## [Your task]
Nothing but the lines from the one containing "make_top_boards()" down to the one containing "depsgraph = bpy.context.evaluated_depsgraph_get()", both included, should be echoed, and each exactly as it stands.
>>>
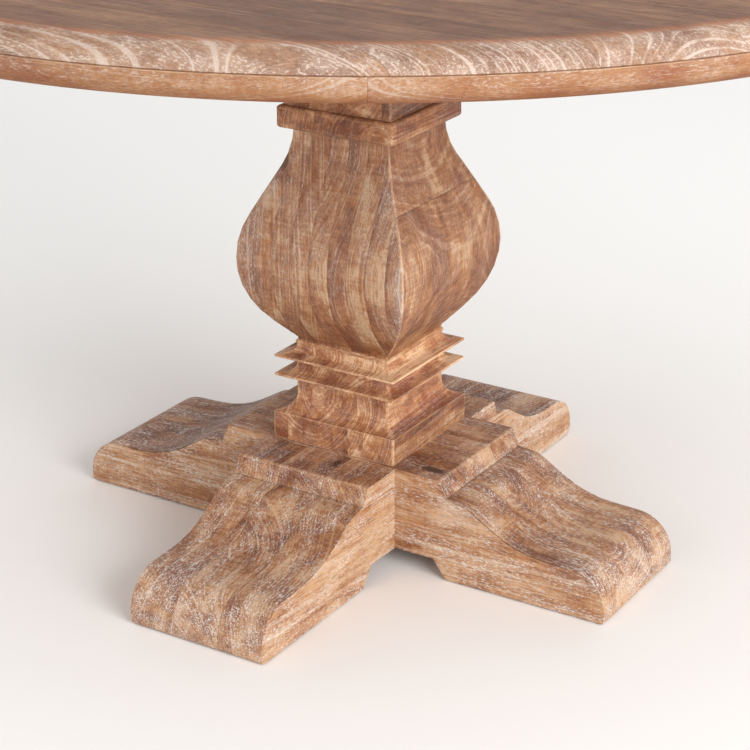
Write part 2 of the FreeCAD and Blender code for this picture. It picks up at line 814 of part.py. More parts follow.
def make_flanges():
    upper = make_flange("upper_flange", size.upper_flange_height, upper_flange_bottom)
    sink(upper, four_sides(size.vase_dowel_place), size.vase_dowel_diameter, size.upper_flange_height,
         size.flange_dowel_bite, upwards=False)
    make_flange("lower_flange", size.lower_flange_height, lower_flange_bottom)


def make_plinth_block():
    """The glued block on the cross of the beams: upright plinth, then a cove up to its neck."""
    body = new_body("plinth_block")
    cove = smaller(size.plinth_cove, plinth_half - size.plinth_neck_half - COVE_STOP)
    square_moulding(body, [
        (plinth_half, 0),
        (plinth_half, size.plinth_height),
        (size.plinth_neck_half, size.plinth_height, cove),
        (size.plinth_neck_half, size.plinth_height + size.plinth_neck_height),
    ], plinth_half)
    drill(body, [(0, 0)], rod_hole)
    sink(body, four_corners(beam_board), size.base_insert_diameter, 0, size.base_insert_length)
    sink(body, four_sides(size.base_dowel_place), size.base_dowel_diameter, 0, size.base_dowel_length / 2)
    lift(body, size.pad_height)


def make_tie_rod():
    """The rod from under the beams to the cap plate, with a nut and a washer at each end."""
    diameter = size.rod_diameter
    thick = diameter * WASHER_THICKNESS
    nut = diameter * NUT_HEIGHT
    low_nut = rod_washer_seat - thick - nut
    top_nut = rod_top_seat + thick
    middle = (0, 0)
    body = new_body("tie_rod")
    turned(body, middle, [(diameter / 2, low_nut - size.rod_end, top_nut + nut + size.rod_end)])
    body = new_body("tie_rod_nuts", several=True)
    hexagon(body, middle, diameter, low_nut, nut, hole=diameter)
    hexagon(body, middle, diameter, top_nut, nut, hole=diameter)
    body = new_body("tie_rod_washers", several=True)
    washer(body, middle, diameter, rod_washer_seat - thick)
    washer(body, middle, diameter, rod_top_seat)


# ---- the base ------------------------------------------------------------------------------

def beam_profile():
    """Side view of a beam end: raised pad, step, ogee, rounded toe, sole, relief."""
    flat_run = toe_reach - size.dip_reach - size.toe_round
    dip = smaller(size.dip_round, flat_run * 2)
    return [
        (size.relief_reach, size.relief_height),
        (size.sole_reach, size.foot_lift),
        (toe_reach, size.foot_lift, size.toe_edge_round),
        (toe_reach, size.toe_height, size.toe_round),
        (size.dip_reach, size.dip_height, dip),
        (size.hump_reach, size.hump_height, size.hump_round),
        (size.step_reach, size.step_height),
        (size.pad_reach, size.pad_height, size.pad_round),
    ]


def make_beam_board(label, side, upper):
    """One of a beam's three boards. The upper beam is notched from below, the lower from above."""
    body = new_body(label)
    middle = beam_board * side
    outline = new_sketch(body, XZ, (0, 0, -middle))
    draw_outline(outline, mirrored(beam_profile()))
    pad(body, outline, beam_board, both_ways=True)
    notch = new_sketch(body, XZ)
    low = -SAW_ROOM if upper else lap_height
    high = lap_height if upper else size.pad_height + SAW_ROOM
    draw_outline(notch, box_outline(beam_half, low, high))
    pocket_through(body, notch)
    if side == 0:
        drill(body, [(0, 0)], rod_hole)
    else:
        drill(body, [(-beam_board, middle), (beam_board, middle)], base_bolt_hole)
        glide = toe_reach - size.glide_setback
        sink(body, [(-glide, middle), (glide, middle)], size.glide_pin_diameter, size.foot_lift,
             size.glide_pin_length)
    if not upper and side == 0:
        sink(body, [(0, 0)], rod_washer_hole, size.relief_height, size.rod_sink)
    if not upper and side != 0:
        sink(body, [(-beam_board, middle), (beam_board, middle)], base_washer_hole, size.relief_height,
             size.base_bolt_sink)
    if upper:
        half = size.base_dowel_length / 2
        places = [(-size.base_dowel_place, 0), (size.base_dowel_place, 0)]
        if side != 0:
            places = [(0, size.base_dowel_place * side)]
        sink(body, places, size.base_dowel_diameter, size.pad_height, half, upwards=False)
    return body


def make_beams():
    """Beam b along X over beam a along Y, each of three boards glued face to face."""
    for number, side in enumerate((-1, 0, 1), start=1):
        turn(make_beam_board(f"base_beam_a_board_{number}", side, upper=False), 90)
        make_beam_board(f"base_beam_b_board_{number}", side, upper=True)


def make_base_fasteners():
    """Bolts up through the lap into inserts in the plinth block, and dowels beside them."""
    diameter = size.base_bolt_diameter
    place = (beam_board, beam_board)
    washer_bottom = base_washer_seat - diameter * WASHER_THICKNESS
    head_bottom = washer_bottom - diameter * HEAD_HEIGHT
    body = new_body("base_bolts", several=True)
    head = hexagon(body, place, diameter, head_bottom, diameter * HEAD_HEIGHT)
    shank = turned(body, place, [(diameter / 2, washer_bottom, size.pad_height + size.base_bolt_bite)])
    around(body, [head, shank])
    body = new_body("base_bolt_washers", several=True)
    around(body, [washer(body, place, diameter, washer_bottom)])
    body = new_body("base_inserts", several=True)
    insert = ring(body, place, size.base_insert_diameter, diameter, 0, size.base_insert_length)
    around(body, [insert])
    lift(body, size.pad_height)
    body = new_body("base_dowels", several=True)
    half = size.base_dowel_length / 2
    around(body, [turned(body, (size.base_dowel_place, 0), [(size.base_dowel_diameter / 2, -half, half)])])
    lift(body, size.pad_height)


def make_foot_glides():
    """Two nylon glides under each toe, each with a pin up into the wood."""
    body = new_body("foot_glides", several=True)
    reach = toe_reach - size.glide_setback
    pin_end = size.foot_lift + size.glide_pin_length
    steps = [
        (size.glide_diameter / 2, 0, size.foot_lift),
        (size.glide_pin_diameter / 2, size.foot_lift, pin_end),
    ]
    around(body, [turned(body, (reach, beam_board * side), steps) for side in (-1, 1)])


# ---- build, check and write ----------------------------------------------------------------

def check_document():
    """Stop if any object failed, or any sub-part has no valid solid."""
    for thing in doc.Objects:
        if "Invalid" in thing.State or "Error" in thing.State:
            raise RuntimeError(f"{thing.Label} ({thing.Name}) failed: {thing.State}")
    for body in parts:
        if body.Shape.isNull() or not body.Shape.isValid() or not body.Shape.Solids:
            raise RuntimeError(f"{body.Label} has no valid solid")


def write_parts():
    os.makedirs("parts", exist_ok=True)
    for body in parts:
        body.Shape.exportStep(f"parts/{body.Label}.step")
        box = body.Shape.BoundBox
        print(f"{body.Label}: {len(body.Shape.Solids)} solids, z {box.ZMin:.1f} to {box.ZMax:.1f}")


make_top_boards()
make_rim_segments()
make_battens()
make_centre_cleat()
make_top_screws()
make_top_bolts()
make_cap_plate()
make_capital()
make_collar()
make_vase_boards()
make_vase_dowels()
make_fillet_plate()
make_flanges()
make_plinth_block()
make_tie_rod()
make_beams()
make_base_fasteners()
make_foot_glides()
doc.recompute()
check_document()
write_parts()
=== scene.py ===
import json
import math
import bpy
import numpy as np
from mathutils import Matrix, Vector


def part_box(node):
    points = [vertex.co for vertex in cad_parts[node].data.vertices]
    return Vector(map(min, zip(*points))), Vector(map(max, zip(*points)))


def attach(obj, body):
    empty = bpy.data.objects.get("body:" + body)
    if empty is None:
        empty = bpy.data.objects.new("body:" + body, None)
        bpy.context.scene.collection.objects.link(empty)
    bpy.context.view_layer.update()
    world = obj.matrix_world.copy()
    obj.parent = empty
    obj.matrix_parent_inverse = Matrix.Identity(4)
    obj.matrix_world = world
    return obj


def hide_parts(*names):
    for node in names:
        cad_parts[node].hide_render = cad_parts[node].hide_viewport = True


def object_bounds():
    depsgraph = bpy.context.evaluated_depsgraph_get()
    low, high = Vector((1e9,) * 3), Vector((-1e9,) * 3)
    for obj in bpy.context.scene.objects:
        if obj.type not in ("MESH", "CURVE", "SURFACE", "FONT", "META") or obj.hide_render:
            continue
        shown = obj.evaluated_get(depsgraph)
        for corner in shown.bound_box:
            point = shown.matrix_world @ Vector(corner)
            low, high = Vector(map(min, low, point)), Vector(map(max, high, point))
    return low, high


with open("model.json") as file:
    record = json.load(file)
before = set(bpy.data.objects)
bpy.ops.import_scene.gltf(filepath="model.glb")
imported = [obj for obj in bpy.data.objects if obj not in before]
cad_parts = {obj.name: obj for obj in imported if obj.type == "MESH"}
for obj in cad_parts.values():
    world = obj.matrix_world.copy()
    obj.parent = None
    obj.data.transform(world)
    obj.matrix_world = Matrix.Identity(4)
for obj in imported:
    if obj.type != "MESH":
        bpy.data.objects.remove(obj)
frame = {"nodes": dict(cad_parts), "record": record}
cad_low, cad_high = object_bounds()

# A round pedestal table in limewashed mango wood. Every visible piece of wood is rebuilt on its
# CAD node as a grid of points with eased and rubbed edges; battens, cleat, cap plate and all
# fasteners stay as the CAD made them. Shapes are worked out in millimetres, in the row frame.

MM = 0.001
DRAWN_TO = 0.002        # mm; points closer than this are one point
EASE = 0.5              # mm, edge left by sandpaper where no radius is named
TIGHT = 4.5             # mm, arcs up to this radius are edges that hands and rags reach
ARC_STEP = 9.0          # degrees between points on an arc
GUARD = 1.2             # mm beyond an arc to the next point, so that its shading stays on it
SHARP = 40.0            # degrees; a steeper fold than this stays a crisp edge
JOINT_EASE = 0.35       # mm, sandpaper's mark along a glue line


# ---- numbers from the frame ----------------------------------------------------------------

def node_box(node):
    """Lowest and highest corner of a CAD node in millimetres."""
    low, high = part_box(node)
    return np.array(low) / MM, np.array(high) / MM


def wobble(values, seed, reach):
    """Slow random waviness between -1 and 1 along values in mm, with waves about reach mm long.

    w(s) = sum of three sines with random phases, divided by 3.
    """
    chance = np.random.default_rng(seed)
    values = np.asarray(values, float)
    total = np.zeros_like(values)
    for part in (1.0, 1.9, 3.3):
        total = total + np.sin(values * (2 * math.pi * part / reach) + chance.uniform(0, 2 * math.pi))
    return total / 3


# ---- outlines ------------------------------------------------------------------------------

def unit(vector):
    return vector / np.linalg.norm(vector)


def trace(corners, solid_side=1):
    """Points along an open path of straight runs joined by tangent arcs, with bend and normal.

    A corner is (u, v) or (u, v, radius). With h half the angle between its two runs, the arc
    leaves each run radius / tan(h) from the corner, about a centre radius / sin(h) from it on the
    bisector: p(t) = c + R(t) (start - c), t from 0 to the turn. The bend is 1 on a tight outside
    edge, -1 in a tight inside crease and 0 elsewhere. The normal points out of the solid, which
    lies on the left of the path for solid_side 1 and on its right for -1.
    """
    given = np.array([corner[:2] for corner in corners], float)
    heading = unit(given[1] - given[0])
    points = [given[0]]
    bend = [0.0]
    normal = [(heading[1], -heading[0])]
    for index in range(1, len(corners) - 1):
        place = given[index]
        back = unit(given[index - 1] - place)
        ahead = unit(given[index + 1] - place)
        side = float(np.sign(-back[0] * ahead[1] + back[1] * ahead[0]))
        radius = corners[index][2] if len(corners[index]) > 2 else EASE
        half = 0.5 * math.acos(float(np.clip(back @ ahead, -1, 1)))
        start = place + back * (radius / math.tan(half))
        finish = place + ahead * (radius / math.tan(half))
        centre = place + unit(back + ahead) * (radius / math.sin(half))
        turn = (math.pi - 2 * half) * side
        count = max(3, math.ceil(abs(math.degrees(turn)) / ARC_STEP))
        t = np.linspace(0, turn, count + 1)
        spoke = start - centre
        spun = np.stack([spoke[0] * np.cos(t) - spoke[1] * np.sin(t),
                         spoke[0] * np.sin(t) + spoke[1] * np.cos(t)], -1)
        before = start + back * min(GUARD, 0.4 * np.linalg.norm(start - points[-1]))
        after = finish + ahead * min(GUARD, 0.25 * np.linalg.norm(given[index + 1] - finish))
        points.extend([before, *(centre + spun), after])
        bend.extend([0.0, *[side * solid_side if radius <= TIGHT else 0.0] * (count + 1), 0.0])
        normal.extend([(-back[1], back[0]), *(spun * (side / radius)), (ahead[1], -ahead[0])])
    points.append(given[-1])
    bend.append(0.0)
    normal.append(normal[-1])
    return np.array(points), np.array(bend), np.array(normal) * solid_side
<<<
## [Expected output]
make_top_boards()
make_rim_segments()
make_battens()
make_centre_cleat()
make_top_screws()
make_top_bolts()
make_cap_plate()
make_capital()
make_collar()
make_vase_boards()
make_vase_dowels()
make_fillet_plate()
make_flanges()
make_plinth_block()
make_tie_rod()
make_beams()
make_base_fasteners()
make_foot_glides()
doc.recompute()
check_document()
write_parts()
=== scene.py ===
import json
import math
import bpy
import numpy as np
from mathutils import Matrix, Vector


def part_box(node):
    points = [vertex.co for vertex in cad_parts[node].data.vertices]
    return Vector(map(min, zip(*points))), Vector(map(max, zip(*points)))


def attach(obj, body):
    empty = bpy.data.objects.get("body:" + body)
    if empty is None:
        empty = bpy.data.objects.new("body:" + body, None)
        bpy.context.scene.collection.objects.link(empty)
    bpy.context.view_layer.update()
    world = obj.matrix_world.copy()
    obj.parent = empty
    obj.matrix_parent_inverse = Matrix.Identity(4)
    obj.matrix_world = world
    return obj


def hide_parts(*names):
    for node in names:
        cad_parts[node].hide_render = cad_parts[node].hide_viewport = True


def object_bounds():
    depsgraph = bpy.context.evaluated_depsgraph_get()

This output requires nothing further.